The Federal Trade Commission (FTC) requires that all electric storage water heaters be labeled with an "ENERGYguide" label. Based on the national average cost of electricity, this label compares the projected annual operating costs of various models and can aid you in your search for an appropriate system. Below is a cost analysis of two levels of electric resistance storage water heater efficiencies for consideration.
|Type||Energy Factor||Installed Cost||Yearly Energy Cost||Total Costs (13 years)|
|Minimum Efficiency Electric Storage||0.90||$750||$463||$6,769|
|High Efficiency Electric Storage||0.95||$820||$439||$6,528|
1. Purchase costs include our best estimates of installation labor and do not include financial incentives.

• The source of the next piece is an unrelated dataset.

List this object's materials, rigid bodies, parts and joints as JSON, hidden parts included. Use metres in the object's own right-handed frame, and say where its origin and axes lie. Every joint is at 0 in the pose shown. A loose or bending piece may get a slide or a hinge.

2. Operating cost based on hot water needs for typical family of four and energy costs of 9.5¢/kWh for electricity, $1.40/therm for gas, $2.40/gallon for oil.
3. Future operating costs are neither discounted nor adjusted for inflation.
Off Peak Metering. One way to reduce the high operating cost of electric water heaters is to take advantage of an off-peak or time of use tariff, if one is offered by your electric utility. Off peak metering usually involves hard wiring the electric water heater so that it will not draw power during peak times, usually summer afternoons. As the tank typically holds 40 or more gallons of hot water, you will be able to continue to use hot water during peak hours, and usually you will not notice any change. Off peak tariffs can provide a very significant savings, up to 50% of the monthly operating cost.
Manage My Projects
Why is this important?
Water heating is a principal energy cost in your household. Unlike traditionally fuel-fired tanks, electric resistance heaters only lose approximately 1% of energy per hour. With this low standby heat loss, they are extremely efficient.
Modern electric heaters are among the most popular types of systems, as they are easy to operate and maintain. Investing in a long-term, long-lasting system will allow you to conserve the natural resources you pay for by heating your water efficiently.